Is Torrevieja Worth Visiting?

# Torrevieja: Worth Your Time or Worth Skipping?

Let me be straight with you. Torrevieja isn’t glamorous. It doesn’t have the polished charm of Valencia or the architectural drama of Barcelona. What it has is something more honest — a genuinely lived-in Spanish coastal town that delivers a few spectacular things and absolutely nothing pretending to be more than it is.

## The Actual Highlights

Those salt lakes are the real deal. Las Salinas sits right beside the town, and the pink and green colours aren’t Instagram exaggeration — they’re genuinely surreal, especially in morning light. Flamingos wade around like nobody’s business. It costs nothing to walk alongside them, which fits perfectly with Torrevieja’s overall vibe of being surprisingly easy on the wallet.

The beaches at Los Locos and La Mata are relaxed and rarely insufferable, even in summer. La Mata especially has a quieter, more local feel.

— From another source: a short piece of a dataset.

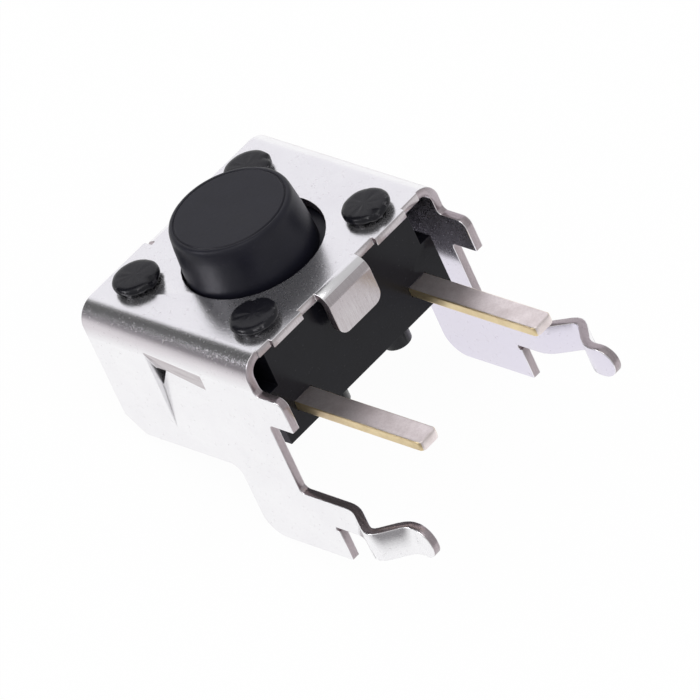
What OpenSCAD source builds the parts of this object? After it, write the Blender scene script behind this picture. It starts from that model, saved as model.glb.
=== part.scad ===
// Right-angle tactile push switch in a folded sheet bracket, for a printed board.
// Millimetres. Z = 0 is the board face, Y = 0 is the terminal row, the button faces -Y.

/* [Bracket sheet] */
// Width over the two side plates
bracket_width = 7.4; // [6.5:0.1:9]
// Thickness of the sheet
sheet = 0.25; // [0.15:0.05:0.4]
// Outer radius of the two long bends
bend_radius = 0.6; // [0.35:0.05:0.8]
// Reach of the cover below the base
cover_drop = 0.3; // [0.1:0.05:0.5]
// Reach of the cover above the base
cover_rise = 0.37; // [0.3:0.01:1]
// Rise of the lower edge beside the bends
corner_rise = 0.13; // [0.05:0.01:0.2]
// Half width of the cover between its corner strips
lip_half_width = 2.6; // [2.5:0.05:3.2]

/* [Bracket cover] */
// Diameter of the round opening for the button
opening_diameter = 3.92; // [3:0.02:4.5]
// Height of the button's axis above the board
button_height = 3.9; // [3.5:0.05:5]
// Room between the lower tab and the base
lower_tab_room = 0.3; // [0.05:0.05:0.4]
// Room between the upper tab and the base
upper_tab_room = 0.25; // [0.05:0.05:0.4]
// Width of the two bent tabs
tab_width = 1.6; // [1:0.1:2.4]
// Outer radius of the tab bends
tab_radius = 0.4; // [0.3:0.05:0.6]
// Length of a tab measured from the cover's face
tab_length = 1.37; // [0.8:0.01:1.8]
// Corner radius at the end of a tab
tab_corner = 0.3; // [0.1:0.05:0.5]
// Outer end of the relief notches beside the lower tab
notch_reach = 1.45; // [1.2:0.05:2]
// Width of the relief slits beside the upper tab
slit_width = 0.12; // [0.08:0.01:0.3]

/* [Bracket side plates] */
// Depth of the terminal row behind the cover's face
row_depth = 2.35; // [1.8:0.05:4]
// Height of the recess between the feet
recess_height = 0.92; // [0.5:0.02:1.5]
// Depth of the front foot's upper edge
foot_top = 1.05; // [0.8:0.05:1.5]
// Depth of the front foot's lower edge
foot_bottom = 2.05; // [1.5:0.05:2.5]
// Depth of the plate's long lower edge
plate_depth = 4.14; // [3.5:0.02:5]
// Depth of the rear shoulder's outer edge
shoulder_depth = 6.42; // [5.8:0.02:7.5]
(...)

If you’ve been burned by Benidorm’s elbow-to-elbow chaos, you’ll appreciate the difference.

If you’re lucky enough to hit Carnival in February, go. It genuinely rivals Cádiz for energy and spectacle, and because it’s under the tourist radar, it still feels like a real community celebration rather than a performance for visitors.

## The Honest Disappointments

The expat community is massive, and it shows. Large parts of town feel more like a British holiday estate than Spain. English menus, English pubs, English everything. This bothers some people not at all. Others find it kills the atmosphere they came for. Know which type you are before you book.

The town centre is functional rather than beautiful. Architecture is mostly unremarkable, the seafront promenade is pleasant but not memorable, and once you’ve done the lakes and beaches, you can cover the main sights in a day or two comfortably.

It’s also not a great base for day trips unless you have a car. Public transport connections are limited.

## The Verdict

Torrevieja is worth visiting if you want affordable sun, genuinely unique natural scenery, and low-key beaches without paying premium coastal prices. It’s not worth visiting if you want authentic deep-Spain culture on every corner or a sophisticated resort atmosphere.

Think of it as a budget-friendly, slightly rough-around-the-edges gem with one or two genuinely brilliant things to show you. Go in with realistic expectations and it’ll probably exceed them.